AT&T has been a smartphone guinea pig in the United States–the first to succumb to the crushing deluge of new users and devices eating more data and making more noise. The data-devouring iPhone horde (myself included) saturated the carrier’s wireless networks, exposing lingering problems with the network’s design and deployment, particularly in high-value markets such as New York and San Francisco.
The question is whether we can expect to see similar effects surface in other networks, as those carriers release their own new devices that capture the tech-buying public’s fascination, driving a significant influx of users and usage. Will the Droid help bring Verizon to its knees? Will the MyTouch 3G rain sluggishness down on T-Mobile?

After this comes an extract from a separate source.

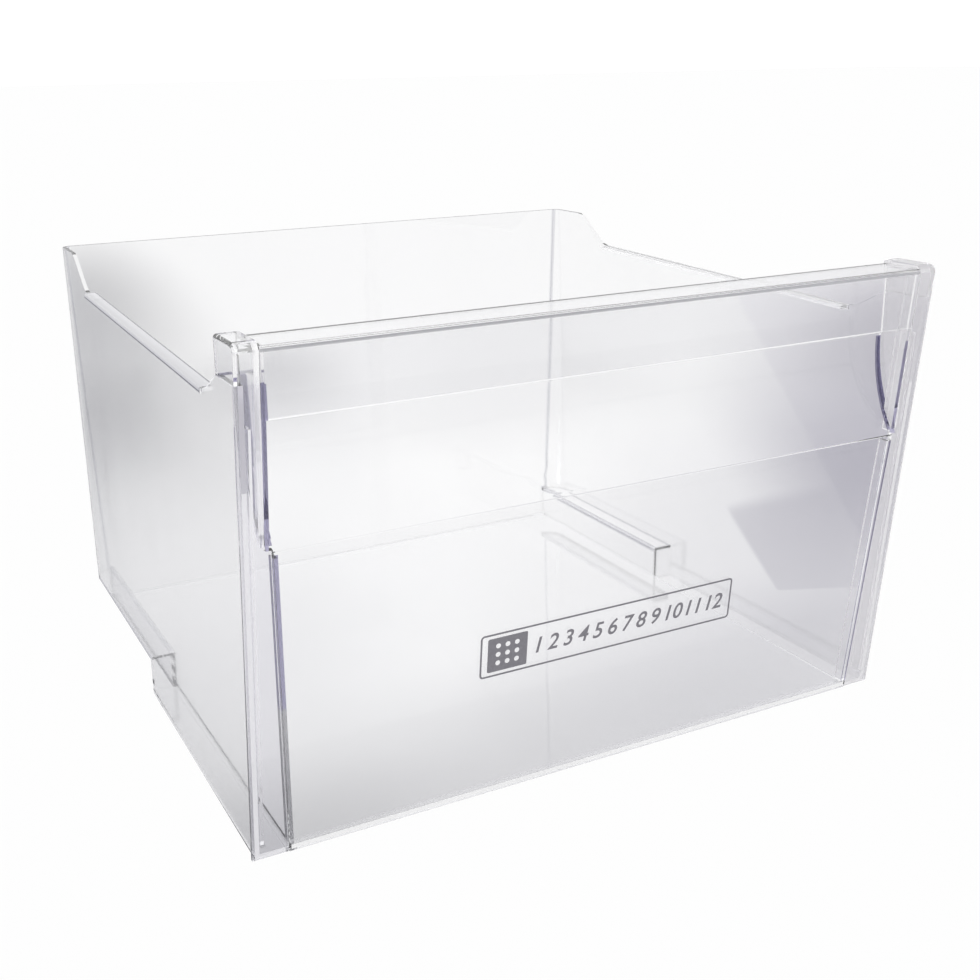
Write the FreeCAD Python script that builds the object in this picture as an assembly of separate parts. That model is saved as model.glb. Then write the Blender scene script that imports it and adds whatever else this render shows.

The mobile operators know they will need to provision for an influx of new traffic that will come as they sell more smartphones, and this need for expansion may come before LTE will be ready for prime time in the States.
To offload this data surge, Wi-Fi makes a lot of sense as an alternative. Most devices now support the technology, and coverage is fairly pervasive in homes and businesses. Out on the streets, the picture isn’t as rosy, as municipal Wi-Fi never took off. But AT&T has shown the value provided by a patchy hotspot network, as it has shunted a great deal of traffic off to its collection of networks in Starbucks, McDonalds and elsewhere across the country.
So, it comes as no surprise that Verizon has joined the ranks of carriers offering customers free access to a hotspot network (even if that access doesn’t yet extend to smartphones) to deal with its own expected influx of data usage.
None of these collections of hotspots are pervasive enough to address wide coverage problems like AT&T has in the aforementioned cities. But could we soon see a situation where a carrier deploys its own targeted muni-lite Wi-Fi network (covering only isolated neighborhoods rather than a whole city) to shore up troublesome locales?
If carriers are going to more widely adopt Wi-Fi as an access technology, they need to be more serious about network security. Hotspots are typically open and unencrypted, and quietly moving potentially sensitive data from protected 3G networks using licensed bands to unencrypted Wi-Fi using unlicensed airspace could expose a surprising amount of information. I’d therefore like to see carriers use their prodigious AAA infrastructures to enable better Wi-Fi security on these islands of connectivity. At the very least, they could generate unique WPA-PSK keys that provide both network encryption and user authentication.
My Ruckus Wireless Zone Director can deliver such a profile to an iPhone? Why couldn’t a carrier?